— START OF Given information —
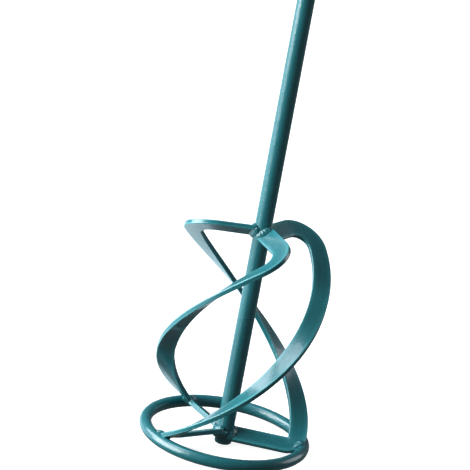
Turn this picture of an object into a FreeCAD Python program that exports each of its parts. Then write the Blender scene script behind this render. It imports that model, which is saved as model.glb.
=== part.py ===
"""Mortar mixing paddle: three helical flat-bar blades welded to a round shaft and a bottom ring.

Units are millimetres, +Z up.  The origin is the centre of the shaft's lower end face, and the
shaft runs up the Z axis to its threaded drive end.  Every shape here is a separate solid: bar
stock, a turned drive stud, and the weld beads that hold them together.
"""
import FreeCAD, Part
import math
import os

os.makedirs("parts", exist_ok=True)
Vector = FreeCAD.Vector
UP = Vector(0, 0, 1)

# ---- driving dimensions -------------------------------------------------------------------
overall_length = 600.0       # lower end face to the tip of the drive thread
shaft_diameter = 14.0        # round bar
shaft_foot_chamfer = 1.2     # broken edge at the lower end

ring_outer_diameter = 140.0  # the size the paddle is sold by
ring_bar_diameter = 10.0     # round bar the ring is rolled from
ring_underside = 3.0         # the shaft's foot stands this far below the ring
ring_joint_angle = 84.0      # where the ring's two ends meet, degrees from +X

flat_width = 15.0            # blade flat bar
flat_thickness = 4.0
blade_count = 3
cage_height = 175.5          # ring's centre plane to the top arms' centre line
first_arm_angle = -63.0      # top arm of blade 1, degrees from +X
arm_length = 27.0            # straight part of a top arm, from the shaft's surface
top_bend_radius = 22.0       # edgewise bends, at the bar's centre line
bottom_bend_radius = 9.0
top_turn = 93.5              # how far the bar turns in the top bend, degrees
run_length = 229.5           # helical part of a blade
run_bow = -6.3               # turn given back half way down the run, which bows it outwards

# Descent angle of the helix, degrees: at its two ends, and what is added half way down.
pitch_top = 22.0
pitch_bottom = 36.0
pitch_middle_extra = 17.5

# Tilt of the bar's width about its own length, degrees: at its two ends, and half way down.
cant_top = 17.0
cant_bottom = 9.5
cant_middle_extra = -21.0

# The blades are bent and set by hand, so the three differ a little.
blade_turned = (0.0, -0.5, 11.5)    # round the shaft, degrees
blade_raised = (1.0, -3.0, 1.5)     # along the shaft
blade_steeper = (4.3, -3.5, -0.3)   # added to the bottom descent angle, degrees
blade_longer = (-14.5, -0.5, -0.5)  # added to the helical part's length

thread_diameter = 13.9       # M14 male thread, over its crests
thread_length = 25.0
thread_tip_chamfer = 1.4
hex_across_flats = 22.0      # spanner hexagon of the drive stud
hex_height = 12.0
hex_chamfer = 1.2

arm_bite = 1.0               # an arm's end is coped this deep to fit the shaft
bead_radius = 3.0            # weld lumps at the shaft
ring_bead_radius = 2.4       # weld lumps at the ring
lumps_per_bead = 4
bead_spread = 0.8            # the outermost lumps' centres, as a share of the bar's half width
bead_lift = 0.4              # a lump's centre stands this far off the faces that it joins
butt_bead_radius = 1.0       # bead round the ring's own joint
butt_bead_depth = 0.3        # how far that bead's middle line lies under the ring's surface
drive_bead_radius = 2.0      # bead round the foot of the drive stud

# How finely a blade is described.
station = 4.0                # spacing of the sections along a blade
steps_per_station = 8        # steps of the centre line between two sections
spans_per_blade = 16         # faces along each side of a blade
places_across = 41           # places tried across a blade's face to find the ring's edge

# ---- sizes that follow --------------------------------------------------------------------
shaft_radius = shaft_diameter / 2
ring_bar_radius = ring_bar_diameter / 2
ring_radius = ring_outer_diameter / 2 - ring_bar_radius
ring_height = ring_underside + ring_bar_radius
hex_foot = overall_length - thread_length - hex_height


def write(name, shape):
    """Write one named sub-part as a STEP file."""
    shape.exportStep("parts/" + name + ".step")


def largest_solid(shape):
    """Keep the main body of a cut, without slivers."""
    return max(shape.Solids, key=lambda solid: solid.Volume)


def radial(angle):
    """Unit vector pointing outwards at an angle in radians."""
    return Vector(math.cos(angle), math.sin(angle), 0)


# ---- shaft --------------------------------------------------------------------------------
# One length of round bar from the foot to the drive stud.
def make_shaft():
    """Plain round bar, its edge broken at the foot where it meets the bottom of the bucket."""
    bar = Part.makeCylinder(shaft_radius, hex_foot)
    foot = [edge for edge in bar.Edges if edge.BoundBox.ZMax < 1e-6]
    return bar.makeChamfer(shaft_foot_chamfer, foot)


# ---- drive stud ---------------------------------------------------------------------------
# A turned piece butt-welded on the shaft's top end: a spanner hexagon under an M14 male thread.
def make_drive_stud():
    """Hexagon with turned corners and a plain cylinder over the thread's crests."""
    corner_radius = hex_across_flats / 2 / math.cos(math.pi / 6)
    corners = [radial(math.radians(60 * k)) * corner_radius for k in range(7)]
    prism = Part.Face(Part.makePolygon(corners)).extrude(UP * hex_height)
    blank = Part.makeCylinder(corner_radius, hex_height)
    rims = [edge for edge in blank.Edges if edge.BoundBox.ZLength < 1e-6]
    hexagon = prism.common(blank.makeChamfer(hex_chamfer, rims))
    thread = Part.makeCylinder(thread_diameter / 2, thread_length, Vector(0, 0, hex_height))
    tip = [edge for edge in thread.Edges if edge.BoundBox.ZMin > hex_height + thread_length - 1e-6]
    thread = thread.makeChamfer(thread_tip_chamfer, tip)
    stud = hexagon.fuse(thread).removeSplitter()
    stud.translate(Vector(0, 0, hex_foot))
    return stud


# ---- ring ---------------------------------------------------------------------------------
# Round bar rolled to a hoop; its two ends meet in a butt weld.
def make_ring():
    """Full hoop of round bar, level, centred on the shaft."""
    return Part.makeTorus(ring_radius, ring_bar_radius, Vector(0, 0, ring_height), UP)


# ---- blades -------------------------------------------------------------------------------
# Each blade is one length of flat bar: a straight top arm, an edgewise bend, a right-handed
# helical run, a tight edgewise bend on the ring, and a straight bottom arm back to the shaft.
def blade_sections(blade):
    """Corner points of the bar's section at every station along the centre line.

    The centre line is stepped forwards in cylindrical coordinates.  `turn` is its direction in
    the bar's own plane (0 outwards, 90 down the helix, 180 inwards) and `pitch` is how steeply
    that plane descends.
    """
    longer = run_length + blade_longer[blade]
    bend_end = arm_length + top_bend_radius * math.radians(top_turn)
    run_end = bend_end + longer
    last_bend = bottom_bend_radius * math.radians(180 - top_turn)
    whole = run_end + last_bend
    bottom_pitch = pitch_bottom + blade_steeper[blade]
    angle = math.radians(
        first_arm_angle + blade * 360 / blade_count + blade_turned[blade]
    )
    height = ring_height + cage_height + blade_raised[blade]
    start = shaft_radius - arm_bite
    radius, travelled = start, -arm_bite
    step = station / steps_per_station
    sections = []
    count = 0
    while True:
        along = min(travelled / whole, 1.0)
        if travelled < arm_length:
            turn = 0.0
        elif travelled < bend_end:
            turn = math.degrees((travelled - arm_length) / top_bend_radius)
        elif travelled < run_end:
            share = (travelled - bend_end) / longer
            turn = top_turn + run_bow * 4 * share * (1 - share)
        elif travelled < whole:
            turn = top_turn + math.degrees((travelled - run_end) / bottom_bend_radius)
        else:
            turn = 180.0
        swell = 4 * along * (1 - along)
        pitch = pitch_top + (bottom_pitch - pitch_top) * along + pitch_middle_extra * swell
        cant = cant_top * (1 - along) + cant_bottom * along + cant_middle_extra * swell
        done = travelled > whole and radius <= start
        # A last section too near the one before it replaces it.
        if done and count % steps_per_station < steps_per_station / 2:
            sections.pop()
        if count % steps_per_station == 0 or done:
            sections.append(section(radius, angle, height, turn, pitch, cant))
        if done:
            return sections
        sideways = step * math.sin(math.radians(turn))
        radius += step * math.cos(math.radians(turn))
        angle -= sideways * math.cos(math.radians(pitch)) / radius
        height -= sideways * math.sin(math.radians(pitch))
        travelled += step
        count += 1


def section(radius, angle, height, turn, pitch, cant):
    """Four corners of the flat bar at one station, with its width and thickness directions."""
    turn, pitch, cant = math.radians(turn), math.radians(pitch), math.radians(cant)
    outwards = radial(angle)
    round_the_shaft = Vector(-math.sin(angle), math.cos(angle), 0)
    downhill = -round_the_shaft * math.cos(pitch) - UP * math.sin(pitch)
    along = outwards * math.cos(turn) + downhill * math.sin(turn)
    width = outwards * math.sin(turn) - downhill * math.cos(turn)
    normal = along.cross(width)
    width, normal = (
        width * math.cos(cant) + normal * math.sin(cant),
        normal * math.cos(cant) - width * math.sin(cant),
    )
    centre = outwards * radius + UP * height
    half_width, half_thickness = width * flat_width / 2, normal * flat_thickness / 2
    return {
        "centre": centre,
        "width": width,
        "normal": normal,
        "along": along,
        "corners": (
            centre + half_width + half_thickness,
            centre - half_width + half_thickness,
            centre - half_width - half_thickness,
            centre + half_width - half_thickness,
        ),
    }


def make_bar(sections):
    """Solid bar through the sections.

    A smooth curve runs through each of the four corners, ruled faces join neighbouring curves,
    and flat faces close the ends.  The curves are divided into spans of a few sections each, so
    that every face is short.
    """
    last = len(sections) - 1
    breaks = [round(last * k / spans_per_blade) for k in range(spans_per_blade + 1)]
    corner_edges = []
    for corner in range(4):
        curve = Part.BSplineCurve()
        points = [one["corners"][corner] for one in sections]
        curve.interpolate(Points=points, Parameters=[float(k) for k in range(last + 1)])
        spans = []
        for first, final in zip(breaks, breaks[1:]):
            span = curve.copy()
            span.segment(first, final)
            spans.append(span.toShape())
        corner_edges.append(spans)
    faces = [
        Part.makeRuledSurface(near, far)
        for k in range(4)
        for near, far in zip(corner_edges[k], corner_edges[(k + 1) % 4])
    ]
    for end in (sections[0], sections[-1]):
        outline = list(end["corners"]) + [end["corners"][0]]
        faces.append(Part.Face(Part.makePolygon(outline)))
    skin = Part.makeCompound(faces)
    skin.sewShape()
    solid = Part.Solid(skin.Shells[0])
    if solid.Volume < 0:
        solid.reverse()
    return solid


# ---- welds --------------------------------------------------------------------------------
# Hand-laid beads: each is a row of overlapping lumps, trimmed where it lies on the bars.
def make_bead(points, radius, laid_on):
    """Overlapping balls fused in a row, less every piece that they are laid against."""
    bead = Part.makeSphere(radius, points[0])
    for point in points[1:]:
        bead = bead.fuse(Part.makeSphere(radius, point))
    near = [piece for piece in laid_on if piece.BoundBox.intersect(bead.BoundBox)]
    return largest_solid(bead.cut(near))


def shaft_joint(end, side):
    """Points along the corner between an arm's upper (+1) or lower (-1) face and the shaft."""
    centre = end["centre"]
    outwards = Vector(centre.x, centre.y, 0).normalize()
    sideways = UP.cross(outwards)
    upper = 1 if end["normal"].z > 0 else -1
    points = []
    for lump in range(lumps_per_bead):
        share = (2 * lump / (lumps_per_bead - 1) - 1) * bead_spread
        offset = end["width"] * (share * flat_width / 2)
        offset += end["normal"] * (upper * side * (flat_thickness / 2 + bead_lift))
        across = offset.dot(sideways)
        reach = math.sqrt(shaft_radius**2 - across**2) + bead_lift
        points.append(outwards * reach + sideways * across + UP * (centre.z + offset.z))
    return points


def ring_joint(sections, side):
    """Points down the line where an upper (+1) or lower (-1) blade face enters the ring.

    At each station the places across the face are tried in turn, and the first that lies
    within a bead's lift of the ring's bar is kept.
    """
    points = []
    for one in sections[len(sections) // 2 :]:
        upper = 1 if one["normal"].z > 0 else -1
        face = one["centre"] + one["normal"] * (upper * side * (flat_thickness / 2 + bead_lift))
        for place in range(places_across):
            across = (place / (places_across - 1) - 0.5) * flat_width
            point = face + one["width"] * across
            from_axis = math.hypot(point.x, point.y)
            from_bar = math.hypot(from_axis - ring_radius, point.z - ring_height)
            if from_bar < ring_bar_radius + bead_lift:
                points.append(point)
                break
    return points


def make_ring_butt_weld(ring):
    """Low bead round the bar where the ring's two ends are butted together."""
    angle = math.radians(ring_joint_angle)
    along = Vector(-math.sin(angle), math.cos(angle), 0)
    middle = radial(angle) * ring_radius + UP * ring_height
    bead_line = ring_bar_radius - butt_bead_depth
    return Part.makeTorus(bead_line, butt_bead_radius, middle, along).cut(ring)


def make_drive_weld(shaft, stud):
    """Fillet bead round the top of the shaft, under the drive stud's hexagon."""
    bead = Part.makeTorus(shaft_radius, drive_bead_radius, Vector(0, 0, hex_foot), UP)
    return bead.cut(shaft).cut(stud)


# ---- the whole paddle ---------------------------------------------------------------------
shaft = make_shaft()
drive_stud = make_drive_stud()
ring = make_ring()
write("shaft", shaft)
write("drive_stud", drive_stud)
write("drive_weld", make_drive_weld(shaft, drive_stud))
write("ring", ring)
write("ring_butt_weld", make_ring_butt_weld(ring))

all_sections = [blade_sections(number) for number in range(blade_count)]
placed = [shaft, ring]
for number, sections in enumerate(all_sections):
    blade = largest_solid(make_bar(sections).cut(shaft).cut(ring))
    write(f"blade_{number + 1}", blade)
    placed.append(blade)

for number, sections in enumerate(all_sections):
    for side, face in ((1, "upper"), (-1, "lower")):
        rows = (
            ("top_weld", shaft_joint(sections[0], side), bead_radius),
            ("bottom_weld", shaft_joint(sections[-1], side), bead_radius),
            ("ring_weld", ring_joint(sections, side), ring_bead_radius),
        )
        for name, points, radius in rows:
            bead = make_bead(points, radius, placed)
            write(f"{name}_{face}_{number + 1}", bead)
            placed.append(bead)
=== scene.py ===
"""Mortar mixing paddle: the finished look of each welded piece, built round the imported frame.

Lengths that describe a piece are in millimetres and are turned to metres where its points are
made.  The paddle stands on the foot of its shaft at the origin, with the shaft up +Z.
"""

import math

import bpy
import numpy as np
from mathutils import Matrix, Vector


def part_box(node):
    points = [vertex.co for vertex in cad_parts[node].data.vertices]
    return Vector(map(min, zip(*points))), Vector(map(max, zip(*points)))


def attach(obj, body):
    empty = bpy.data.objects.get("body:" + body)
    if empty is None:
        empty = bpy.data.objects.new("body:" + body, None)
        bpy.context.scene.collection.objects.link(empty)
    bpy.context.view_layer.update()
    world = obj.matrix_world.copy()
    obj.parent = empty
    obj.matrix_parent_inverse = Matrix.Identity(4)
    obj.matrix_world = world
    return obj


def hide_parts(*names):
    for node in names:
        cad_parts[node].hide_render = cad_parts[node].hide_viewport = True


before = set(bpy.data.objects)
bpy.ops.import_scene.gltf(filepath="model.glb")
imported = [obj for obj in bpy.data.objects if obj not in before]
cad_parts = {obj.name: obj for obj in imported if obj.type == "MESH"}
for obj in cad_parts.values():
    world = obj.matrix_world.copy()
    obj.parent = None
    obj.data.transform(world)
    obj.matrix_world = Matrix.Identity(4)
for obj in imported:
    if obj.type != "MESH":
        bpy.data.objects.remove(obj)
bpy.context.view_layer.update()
MM = 0.001

# ---- Camera -------------------------------------------------------------------------------
# A long lens four metres away and a little above the ring.  It is rolled, so that the upright
# shaft leans to the right, and it frames the cage of blades and the lower part of the shaft.
view_elevation = math.radians(19.64)
camera_roll = math.radians(10.6)
camera_distance = 4.0
view_width = 0.3821
ring_right_of_view = -0.0087
ring_above_view = -0.1609
sensor_width = 36.0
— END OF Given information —
- **Problem to work on**
Word for word, quote the lines of the material from the first line through the line with "a bottom ring.", both ends included.

- **Task result**
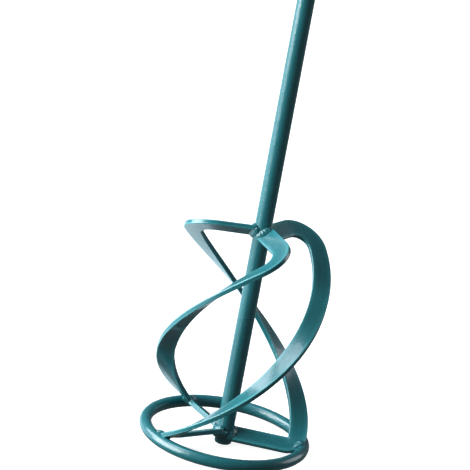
Turn this picture of an object into a FreeCAD Python program that exports each of its parts. Then write the Blender scene script behind this render. It imports that model, which is saved as model.glb.
=== part.py ===
"""Mortar mixing paddle: three helical flat-bar blades welded to a round shaft and a bottom ring.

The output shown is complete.